Из этого рассказа княгини Дашковой видно, что как в 1789 г., когда вышло в свет Житие Ушакова, так и в следующем, при издании Путешествия, Радищев служил в Таможне, под начальством трава Воронцова: об отставке его она ничего не знает. В биографии же Радищева, написанной Саксонским резидентом Гельбигом 11, прямо сказано, что «по возвращении своем из Саксонии, он был приставлен к таможенному ведомству и оставался в нем до самого своего изгнания». В воспоминаниях сына Радищева, Павла Александровича, который положительно говорит, что «в 1789 году, в то время, когда началась Французская революция, отец его управлял еще Таможней» 12, нет и помину о том, чтобы в следующем году он, по каким-то неприятностям, оставил службу и уже в отставке написал свое Путешествие. Да и какие неприятности по службе мог испытывать Радищев, известный с отличной стороны самой императрице, любимый и покровительствуемый графом А. Р. Воронцовым и уважаемый Далем, у которого, до самого выхода его в отставку, он был правою рукою? Не говоря уже о замечательных дарованиях и отличном образовании Радищева, его скромность, редкое в то время бескорыстие, честность и благородство характера, наконец, те [935] «правила», которые умирающий Ушаков завещал ему иметь в жизни и которым он никогда не изменял, должны были привлекать к нему всех, кто только входил с ним в какие-нибудь отношения 13.

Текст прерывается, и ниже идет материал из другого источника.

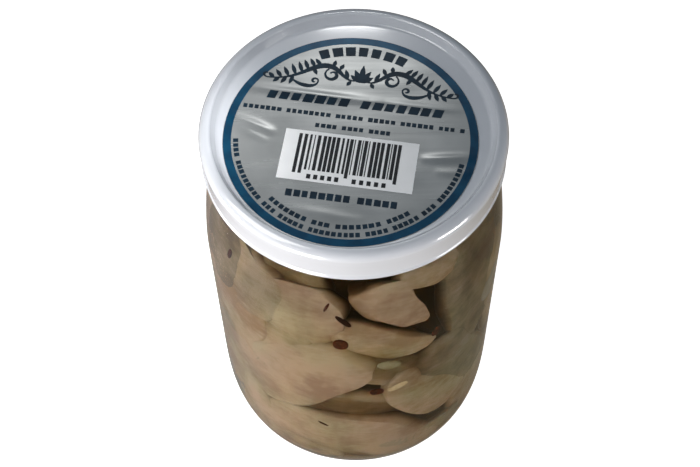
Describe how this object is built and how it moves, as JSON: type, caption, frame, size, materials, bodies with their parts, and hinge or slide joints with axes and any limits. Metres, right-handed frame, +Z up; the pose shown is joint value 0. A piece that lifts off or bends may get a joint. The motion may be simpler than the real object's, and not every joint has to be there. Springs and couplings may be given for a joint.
{
  "type": "jar of pickled herring",
  "caption": "Shut wide-mouth glass jar of pickled herring pieces in brine, with a smooth white screw lid that has a raised rim and a round foil label in its recess.",
  "frame": {"origin": "centre of the bearing ring under the jar, on the surface it stands on", "axes": "+Z up along the jar's axis, -Y towards the viewer that the label's print reads upright to"},
  "size_m": [0.0954, 0.0954, 0.148],
  "materials": {
    "glass": "clear, smooth",
    "lid_white": "glossy white",
    "label_foil": "satin foil with blue print",
    "herring": "moist"
  },
  "bodies": {
    "root": {"jar_glass": "glass", "lid": "lid_white", "lid_label": "label_foil", "herring_heap": "herring"}
  },
  "joints": []
}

Наилучшим подтверждением и вместе с тем дополнением всех при веденных нами против Селивановского свидетельств может служить находящийся у нас под рукою один очень важный документ о Радищеве: это современное письмо о нем графа Безбородки к известному правителю канцелярии князя Потемкина, Попову, из С.-Петербурга, от 16-го Июля 1790 года. Приводим здесь из этого неизданного еще письма 14 все, что касается Радищева. «Здесь по Уголовной Палате — пишет Безбородко — производится ныне примечания достойный суд. Радищев, советник таможенный, не смотря, что у него и так было дела много, которое он, правду сказать, и правил изрядно и бескорыстно, вздумал лишние часы посвятить на мудрования: заразившись, как видно, Франциею, выдал книгу, под именем «Путешествие из Петербурга в Москву», наполненную защитою крестьян, зарезавших помещиков, проповедию равенства и почти бунта противу помещиков, неуважения к начальникам, внес иного язвительного и наконец неистовым образом впутал оду, где озлился на царей и хвалил Кромвеля. Всего смешнее, что шалун Никита Рылеев цензировал сию книгу, не читав, а удовольствовавшись [936] титулом, надписал свое благословение. Книга сия начала входить в моду у многой шали; но, по счастию, скоро ее узнали 15. Сочинитель взят под стражу, признался, извиняясь, что намерен был только показать публике, что и он автор. Теперь его судят, и конечно выправиться ему нечем. С свободою типографий да с глупостию полиции и не усмотришь, как нашалят».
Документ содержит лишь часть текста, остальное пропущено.